Google Maps is horrible for use as just a map. I like to use an external Garmin GPS device in my car (with my own custom high-contrast map theme[1]) because it works so well as a HUD map. I rarely set a route, but I frequently refer to it while driving, and as a result I get to know the roads I drive on quite quickly. One of my favourite features is the blue line it paints on the map behind you, which makes it easy to orient yourself when driving in a place you've already been.

[1]: For some reason, both Google Maps and Apple Maps have terrible contrast, to the point where they're completely unusable for me in dark mode, especially while driving. Apple Carplay is useless to me for this reason. Garmin's default map theme is pretty decent, but they actually let you change map themes, and load custom ones if you're so inclined. So I made the street lines bright and bold, with high-contrast keylines. It's an absolute joy to use now.

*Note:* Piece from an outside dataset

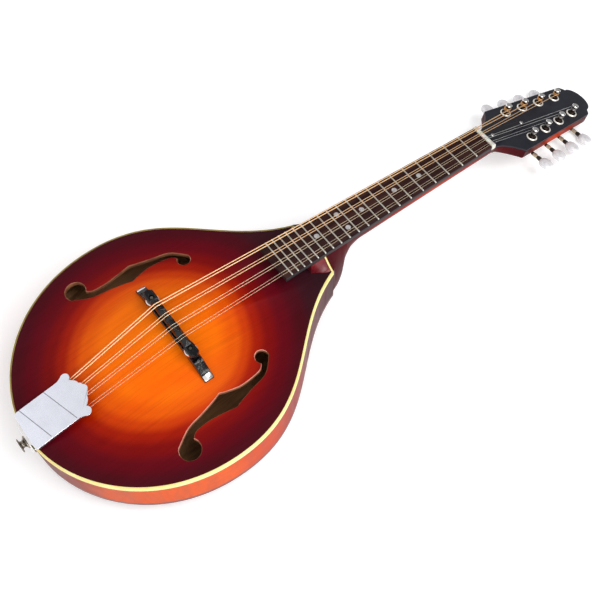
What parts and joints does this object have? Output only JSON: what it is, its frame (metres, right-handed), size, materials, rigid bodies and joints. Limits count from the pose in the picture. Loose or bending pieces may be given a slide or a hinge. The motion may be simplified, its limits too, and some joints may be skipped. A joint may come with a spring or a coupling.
{
  "type": "a-style mandolin",
  "caption": "Teardrop mandolin with a carved top, f-holes, fretted neck, adjustable bridge, slotted tailpiece cover and geared tuners.",
  "frame": {"origin": "under the middle of the whole instrument, level with the lowest point of its back", "axes": "+X towards the treble side, +Y from the tail to the head, +Z out of the top"},
  "size_m": [0.2414, 0.6568, 0.0984],
  "materials": {
    "black_lacquer": "satin black lacquer",
    "black_plastic": "polished black",
    "bone": "polished bone",
    "brass": "polished",
    "bronze_wound": "fine wound wire",
    "cream_binding": "polished cream",
    "ebony_black": "polished black",
    "neck_stain": "satin red-brown stain",
    "nickel": "bright nickel plate",
    "pearloid": "pearl pattern",
    "plain_steel": "plain wire",
    "raw_maple": "bare",
    "raw_spruce": "bare",
    "rod_steel": "plain",
    "rosewood": "oiled",
    "stained_maple": "satin red-brown stain over maple",
    "sunburst_top": "satin sunburst lacquer over fine-grained spruce"
  },
  "bodies": {
    "body": {"back_lining_bass": "raw_maple", "back_lining_treble": "raw_maple", "back_plate": "stained_maple", "bridge_base": "ebony_black", "bridge_stud_bass": "brass", "bridge_stud_treble": "brass", "end_pin": "nickel", "fretboard": "rosewood", "fretboard_riser": "sunburst_top", "head_block": "raw_maple", "headstock_overlay": "black_lacquer", "neck": "neck_stain", "nut": "bone", "rib_bass": "stained_maple", "rib_treble": "stained_maple", "string_a1": "plain_steel", "string_a2": "plain_steel", "string_d1": "bronze_wound", "string_d2": "bronze_wound", "string_e1": "plain_steel", "string_e2": "plain_steel", "string_g1": "bronze_wound", "string_g2": "bronze_wound", "tail_block": "raw_maple", "tailpiece_base": "nickel", "tailpiece_screw_bass": "nickel", "tailpiece_screw_treble": "nickel", "tone_bar_bass": "raw_spruce", "tone_bar_treble": "raw_spruce", "top_binding": "cream_binding", "top_lining_bass": "raw_maple", "top_lining_treble": "raw_maple", "top_plate": "sunburst_top", "truss_rod": "rod_steel", "truss_rod_cover": "black_plastic", "tuner_plate_bass": "nickel", "tuner_plate_treble": "nickel"},
    "saddle": {"bridge_saddle": "ebony_black"},
    "wheel_bass": {"thumbwheel_bass": "brass"},
    "wheel_treble": {"thumbwheel_treble": "brass"},
    "cover": {"tailpiece_cover": "nickel"},
    "rod_nut": {"truss_rod_nut": "brass"},
    "key_1": {"tuner_key_1": "pearloid"},
    "post_1": {"string_post_1": "nickel"},
    "key_2": {"tuner_key_2": "pearloid"},
    "post_2": {"string_post_2": "nickel"},
    "key_3": {"tuner_key_3": "pearloid"},
    "post_3": {"string_post_3": "nickel"},
    "key_4": {"tuner_key_4": "pearloid"},
    "post_4": {"string_post_4": "nickel"},
    "key_5": {"tuner_key_5": "pearloid"},
    "post_5": {"string_post_5": "nickel"},
    "key_6": {"tuner_key_6": "pearloid"},
    "post_6": {"string_post_6": "nickel"},
    "key_7": {"tuner_key_7": "pearloid"},
    "post_7": {"string_post_7": "nickel"},
    "key_8": {"tuner_key_8": "pearloid"},
    "post_8": {"string_post_8": "nickel"}
  },
  "joints": [
    {"name": "saddle_lift", "type": "slide", "parent": "body", "child": "saddle", "axis": [0, 0, 1], "range_m": [-0.0015, 0.0015], "deforming": ["string_a1", "string_a2", "string_d1", "string_d2", "string_e1", "string_e2", "string_g1", "string_g2"]},
    {"name": "wheel_bass_turn", "type": "hinge", "parent": "saddle", "child": "wheel_bass", "pos_m": [-0.0295, -0.17328, 0.08949], "axis": [0, 0, 1], "range_deg": [-770, 770]},
    {"name": "wheel_treble_turn", "type": "hinge", "parent": "saddle", "child": "wheel_treble", "pos_m": [0.0295, -0.17328, 0.08949], "axis": [0, 0, 1], "range_deg": [-770, 770]},
    {"name": "cover_slide", "type": "slide", "parent": "body", "child": "cover", "axis": [0, 0.9703, 0.2419], "range_m": [0, 0.05]},
    {"name": "rod_nut_turn", "type": "hinge", "parent": "body", "child": "rod_nut", "pos_m": [0, 0.18948, 0.05067], "axis": [0, 0.9967, -0.0809], "range_deg": [-180, 180]},
    {"name": "key_1_turn", "type": "hinge", "parent": "body", "child": "key_1", "pos_m": [-0.01839, 0.23161, 0.0233], "axis": [-0.9961, 0.0845, -0.0241], "continuous": true},
    {"name": "post_1_turn", "type": "hinge", "parent": "body", "child": "post_1", "pos_m": [-0.0189, 0.23134, 0.04344], "axis": [0, 0.274, 0.9617], "continuous": true},
    {"name": "key_2_turn", "type": "hinge", "parent": "body", "child": "key_2", "pos_m": [-0.01637, 0.25365, 0.01702], "axis": [-0.9961, 0.0845, -0.0241], "continuous": true},
    {"name": "post_2_turn", "type": "hinge", "parent": "body", "child": "post_2", "pos_m": [-0.01688, 0.25338, 0.03716], "axis": [0, 0.274, 0.9617], "continuous": true},
    {"name": "key_3_turn", "type": "hinge", "parent": "body", "child": "key_3", "pos_m": [-0.01435, 0.27568, 0.01074], "axis": [-0.9961, 0.0845, -0.0241], "continuous": true},
    {"name": "post_3_turn", "type": "hinge", "parent": "body", "child": "post_3", "pos_m": [-0.01486, 0.27541, 0.03089], "axis": [0, 0.274, 0.9617], "continuous": true},
    {"name": "key_4_turn", "type": "hinge", "parent": "body", "child": "key_4", "pos_m": [-0.01233, 0.29771, 0.00447], "axis": [-0.9961, 0.0845, -0.0241], "continuous": true},
    {"name": "post_4_turn", "type": "hinge", "parent": "body", "child": "post_4", "pos_m": [-0.01284, 0.29745, 0.02461], "axis": [0, 0.274, 0.9617], "continuous": true},
    {"name": "key_5_turn", "type": "hinge", "parent": "body", "child": "key_5", "pos_m": [0.01839, 0.23161, 0.0233], "axis": [0.9961, 0.0845, -0.0241], "continuous": true},
    {"name": "post_5_turn", "type": "hinge", "parent": "body", "child": "post_5", "pos_m": [0.0189, 0.23134, 0.04344], "axis": [0, 0.274, 0.9617], "continuous": true},
    {"name": "key_6_turn", "type": "hinge", "parent": "body", "child": "key_6", "pos_m": [0.01637, 0.25365, 0.01702], "axis": [0.9961, 0.0845, -0.0241], "continuous": true},
    {"name": "post_6_turn", "type": "hinge", "parent": "body", "child": "post_6", "pos_m": [0.01688, 0.25338, 0.03716], "axis": [0, 0.274, 0.9617], "continuous": true},
    {"name": "key_7_turn", "type": "hinge", "parent": "body", "child": "key_7", "pos_m": [0.01435, 0.27568, 0.01074], "axis": [0.9961, 0.0845, -0.0241], "continuous": true},
    {"name": "post_7_turn", "type": "hinge", "parent": "body", "child": "post_7", "pos_m": [0.01486, 0.27541, 0.03089], "axis": [0, 0.274, 0.9617], "continuous": true},
    {"name": "key_8_turn", "type": "hinge", "parent": "body", "child": "key_8", "pos_m": [0.01233, 0.29771, 0.00447], "axis": [0.9961, 0.0845, -0.0241], "continuous": true},
    {"name": "post_8_turn", "type": "hinge", "parent": "body", "child": "post_8", "pos_m": [0.01284, 0.29745, 0.02461], "axis": [0, 0.274, 0.9617], "continuous": true}
  ],
  "couplings": [
    {"joint": "saddle_lift", "follows": "wheel_bass_turn", "m_per_rad": 0.00011141},
    {"joint": "wheel_treble_turn", "follows": "wheel_bass_turn", "ratio": 1},
    {"joint": "post_1_turn", "follows": "key_1_turn", "ratio": -0.071429},
    {"joint": "post_2_turn", "follows": "key_2_turn", "ratio": -0.071429},
    {"joint": "post_3_turn", "follows": "key_3_turn", "ratio": -0.071429},
    {"joint": "post_4_turn", "follows": "key_4_turn", "ratio": -0.071429},
    {"joint": "post_5_turn", "follows": "key_5_turn", "ratio": 0.071429},
    {"joint": "post_6_turn", "follows": "key_6_turn", "ratio": 0.071429},
    {"joint": "post_7_turn", "follows": "key_7_turn", "ratio": 0.071429},
    {"joint": "post_8_turn", "follows": "key_8_turn", "ratio": 0.071429}
  ]
}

Disagree. A navigational aid such as Google Maps is only good as long as you know your exact destination in advance. If for some reason you can't, or you need to orient yourself in an area, or even understand the route you're on, or - God forbid - plan a trip involving multiple destinations - Google Maps is incredibly hard to use.
I'm not quite sure what you mean; I've been quite happy with Google Maps's support for multiple stops. And as for the other thing: "If you don't know where you are going, any road will get you there".
What I mean is, it's nice if you input the exact location or locations that you want to visit. It sucks when you're trying to plan a trip - exploring what's in the area, possible routes there. At that stage, you may not have any concrete stop in mind, you're just trying to tentatively evaluate options. Google Map's interface makes this task very hard. It also sucks when you're trying to orient yourself - i.e. understand what the map shows in relation to where you stand. In particular, the way it goes out of its way to hide street names is very annoying.

The latter two use cases are exactly what a map is supposed to be for. Hence, Google Maps suck at being a map.